You are viewing a plain text version of this content. The canonical link for it is here.
Posted to user@beam.apache.org by "zhenglin.Tian" <zh...@cafintech.com> on 2017/05/11 04:14:33 UTC
some issues about WindowedValue$TimestampedValueInSingleWindow
public class UnifiedDataExtraction {
private static TupleTag<String> rawDataTag = new TupleTag<String>() {
};
private static TupleTag<String> riskEventLogTag = new TupleTag<String>() {
};
public static void main(String[] args) {
System.setProperty("hadoop.home.dir", ConstantsOwn.HADOOP_HOME);
JavaSparkContext jsc = new JavaSparkContext("yarn-client", "testBeam");
jsc.setLocalProperty("spark.executor.memory", "1024m");
SparkContextOptions options = PipelineOptionsFactory.as(SparkContextOptions.class);
options.setRunner(SparkRunner.class);
options.setUsesProvidedSparkContext(true);
options.setProvidedSparkContext(jsc);
options.setEnableSparkMetricSinks(false);
Pipeline p = Pipeline.create(options);
List<String> topics = Arrays.asList(ConstantsOwn.KAFKA_TOPIC_ANTIFRAUD.split(","));
/**
* 获取数据
*/
PCollection<String> rawData = p.apply(KafkaIO.<Void, String>read()

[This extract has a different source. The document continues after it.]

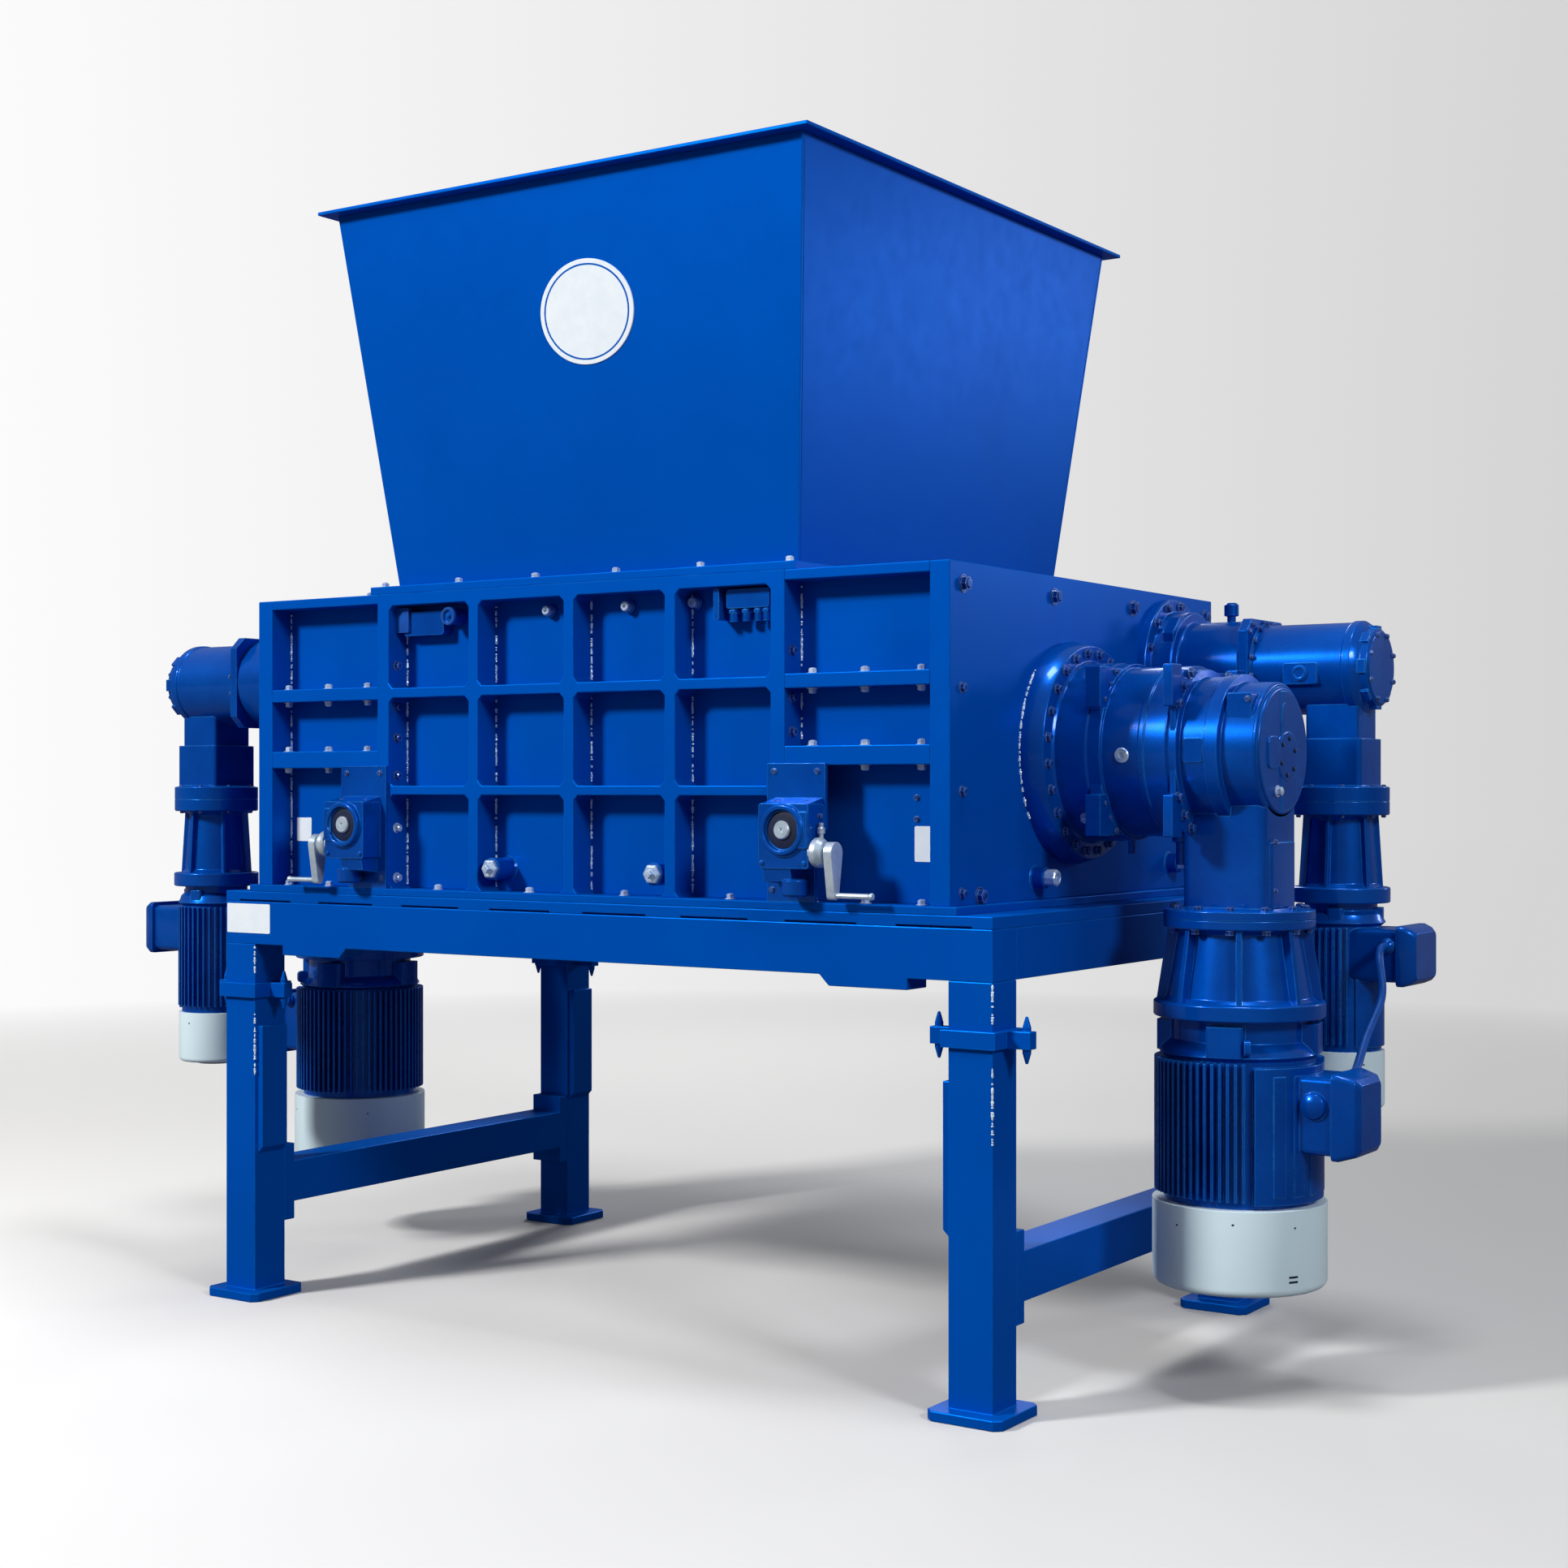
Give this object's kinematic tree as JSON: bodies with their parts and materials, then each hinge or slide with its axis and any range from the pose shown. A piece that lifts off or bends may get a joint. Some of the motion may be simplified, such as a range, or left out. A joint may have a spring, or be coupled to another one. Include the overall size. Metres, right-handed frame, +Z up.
{
  "type": "four shaft shredder",
  "caption": "Four shaft shredder: ribbed blue housing under a tapered hopper on a leg frame, with vertical motors on planetary gearboxes at both ends.",
  "frame": {"origin": "floor level under the middle of the machine", "axes": "+X along the machine towards the right end seen from the front, +Y from front to back, +Z up"},
  "size_m": [3.94, 1.74, 3.12],
  "materials": {
    "blue_paint": "gloss royal blue machine enamel over welded steel and castings",
    "pale_paint": "semi-gloss pale blue-white enamel on pressed steel",
    "bright_steel": "bright plated steel",
    "dark_steel": "ground tool steel, dull",
    "cable_sheath": "blue sheathed power cable"
  },
  "bodies": {
    "root": {"bay_covers": "blue_paint", "bay_shelves": "blue_paint", "bed_plate": "blue_paint", "crossbeams": "blue_paint", "front_beam": "blue_paint", "front_inner_rotor": "dark_steel", "front_left_leg": "blue_paint", "front_outer_rotor": "dark_steel", "front_panel": "blue_paint", "front_ribs": "blue_paint", "front_right_leg": "blue_paint", "hopper_flange": "blue_paint", "hopper_front_wall": "blue_paint", "hopper_left_wall": "blue_paint", "hopper_lip": "blue_paint", "hopper_rear_wall": "blue_paint", "hopper_right_wall": "blue_paint", "housing_base": "blue_paint", "large_fan_cowls": "pale_paint", "large_lanterns": "blue_paint", "left_crank_unit": "blue_paint", "left_end_plate": "blue_paint", "left_large_gearbox": "blue_paint", "left_large_motor": "blue_paint", "left_small_gearbox": "blue_paint", "left_small_motor": "blue_paint", "leg_collars": "blue_paint", "motor_cable": "cable_sheath", "partitions": "blue_paint", "rear_beam": "blue_paint", "rear_inner_rotor": "dark_steel", "rear_left_leg": "blue_paint", "rear_outer_rotor": "dark_steel", "rear_panel": "blue_paint", "rear_ribs": "blue_paint", "rear_right_leg": "blue_paint", "right_crank_unit": "blue_paint", "right_end_plate": "blue_paint", "right_large_gearbox": "blue_paint", "right_large_motor": "blue_paint", "right_small_gearbox": "blue_paint", "right_small_motor": "blue_paint", "side_beams": "blue_paint", "small_fan_cowls": "pale_paint", "small_lanterns": "blue_paint"},
    "left_crank": {"left_crank": "bright_steel"},
    "right_crank": {"right_crank": "bright_steel"}
  },
  "joints": [
    {"name": "left_crank_turn", "type": "hinge", "parent": "root", "child": "left_crank", "pos_m": [-0.85, -0.825, 1.34], "axis": [-1, 0, 0], "continuous": true},
    {"name": "right_crank_turn", "type": "hinge", "parent": "root", "child": "right_crank", "pos_m": [0.85, -0.825, 1.34], "axis": [1, 0, 0], "continuous": true}
  ]
}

.withBootstrapServers(ConstantsOwn.KAFKA_ADDRESS)
.withTopics(topics)
.withConsumerFactoryFn(new CafintechConsumerFactoryFn())

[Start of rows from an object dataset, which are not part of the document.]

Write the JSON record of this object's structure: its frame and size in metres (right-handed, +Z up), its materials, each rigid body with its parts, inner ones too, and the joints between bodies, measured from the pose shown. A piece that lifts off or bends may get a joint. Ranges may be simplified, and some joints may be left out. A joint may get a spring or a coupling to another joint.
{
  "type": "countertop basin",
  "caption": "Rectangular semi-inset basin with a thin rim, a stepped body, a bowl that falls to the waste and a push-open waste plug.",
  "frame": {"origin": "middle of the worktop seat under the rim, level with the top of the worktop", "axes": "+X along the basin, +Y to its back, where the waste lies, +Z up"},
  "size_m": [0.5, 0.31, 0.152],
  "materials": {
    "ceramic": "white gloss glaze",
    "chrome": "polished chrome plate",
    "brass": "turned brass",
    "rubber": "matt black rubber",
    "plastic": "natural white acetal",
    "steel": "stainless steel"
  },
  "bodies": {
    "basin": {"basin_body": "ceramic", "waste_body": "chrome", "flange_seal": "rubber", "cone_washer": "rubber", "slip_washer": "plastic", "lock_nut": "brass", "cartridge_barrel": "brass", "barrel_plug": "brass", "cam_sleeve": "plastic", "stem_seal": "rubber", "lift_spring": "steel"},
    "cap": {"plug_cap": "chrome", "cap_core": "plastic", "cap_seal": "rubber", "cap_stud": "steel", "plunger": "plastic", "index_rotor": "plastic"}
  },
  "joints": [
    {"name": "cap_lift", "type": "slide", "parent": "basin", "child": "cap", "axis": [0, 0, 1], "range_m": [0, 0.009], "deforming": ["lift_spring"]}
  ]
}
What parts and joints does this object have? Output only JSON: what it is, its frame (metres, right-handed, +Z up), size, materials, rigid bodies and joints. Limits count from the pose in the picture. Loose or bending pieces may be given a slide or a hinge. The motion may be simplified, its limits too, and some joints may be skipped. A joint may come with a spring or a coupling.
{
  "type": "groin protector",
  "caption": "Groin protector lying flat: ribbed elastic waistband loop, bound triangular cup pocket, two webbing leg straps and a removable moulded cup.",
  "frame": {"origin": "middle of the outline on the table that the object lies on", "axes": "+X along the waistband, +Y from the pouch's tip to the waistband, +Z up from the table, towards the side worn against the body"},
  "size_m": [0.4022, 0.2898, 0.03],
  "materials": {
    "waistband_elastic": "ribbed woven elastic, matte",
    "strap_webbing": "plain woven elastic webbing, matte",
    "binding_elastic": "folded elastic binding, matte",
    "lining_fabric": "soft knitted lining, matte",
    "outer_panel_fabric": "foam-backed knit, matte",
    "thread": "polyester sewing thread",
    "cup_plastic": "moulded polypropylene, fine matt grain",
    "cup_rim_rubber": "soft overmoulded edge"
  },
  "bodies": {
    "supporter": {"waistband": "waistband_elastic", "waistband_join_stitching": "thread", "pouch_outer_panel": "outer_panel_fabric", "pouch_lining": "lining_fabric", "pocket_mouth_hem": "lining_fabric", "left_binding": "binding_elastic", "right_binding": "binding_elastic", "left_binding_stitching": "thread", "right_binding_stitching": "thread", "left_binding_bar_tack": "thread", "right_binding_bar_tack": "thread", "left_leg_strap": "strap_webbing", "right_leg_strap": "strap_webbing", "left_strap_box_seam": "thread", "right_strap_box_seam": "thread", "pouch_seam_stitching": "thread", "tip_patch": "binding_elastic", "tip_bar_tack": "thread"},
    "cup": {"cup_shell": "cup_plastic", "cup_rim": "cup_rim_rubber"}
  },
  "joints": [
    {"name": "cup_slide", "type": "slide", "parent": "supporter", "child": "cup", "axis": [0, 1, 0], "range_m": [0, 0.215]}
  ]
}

.withKeyCoder(VoidCoder.of())
.withValueCoder(StringUtf8Coder.of())
.withKeyDeserializer(VoidDeserializer.class)
.withValueDeserializer(StringDeserializer.class)
.withoutMetadata()
).apply(Values.<String>create());
PCollectionTuple results = rawData.apply("antifraudLog2Anatomy",
ParDo.of(AnatomyAntifraudLogDoFn.of(ConstantsOwn.TRACING,
ConstantsOwn.ANTIFRAUD_DELIMITER,
riskEventLogTag
)).withOutputTags(rawDataTag,
TupleTagList.of(riskEventLogTag)
));
PCollection<String> rawDatas = results.get(rawDataTag).setCoder(StringUtf8Coder.of());
//rawDatas.apply("rawDatas", ParDo.of(SimpleViewDoFn.of(true)));
rawDatas.apply("rawDatas2doc", ParDo.of(ToMongoDBDocDoFn2.of(ConstantsOwn.ANTIFRAUD_DELIMITER)))

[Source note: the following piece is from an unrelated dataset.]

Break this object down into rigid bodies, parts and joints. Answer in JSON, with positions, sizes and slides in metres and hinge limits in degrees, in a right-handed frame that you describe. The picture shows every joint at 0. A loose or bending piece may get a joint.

.apply("rawDatas2mongodb", ToMongoDBPTransformUtil.of(ConstantsOwn.MONGODB_ADDRESS,
ConstantsOwn.DB_ANTIFRAUD_ANATOMY,
ConstantsOwn.COLLECTION_ANTIFRAUD_RAWDATA));
PCollection<String> exceptionDatas = results.get(exceptionTag);
exceptionDatas.apply("exceptionDatas2doc", ParDo.of(ToMongoDBDocDoFn1.of()))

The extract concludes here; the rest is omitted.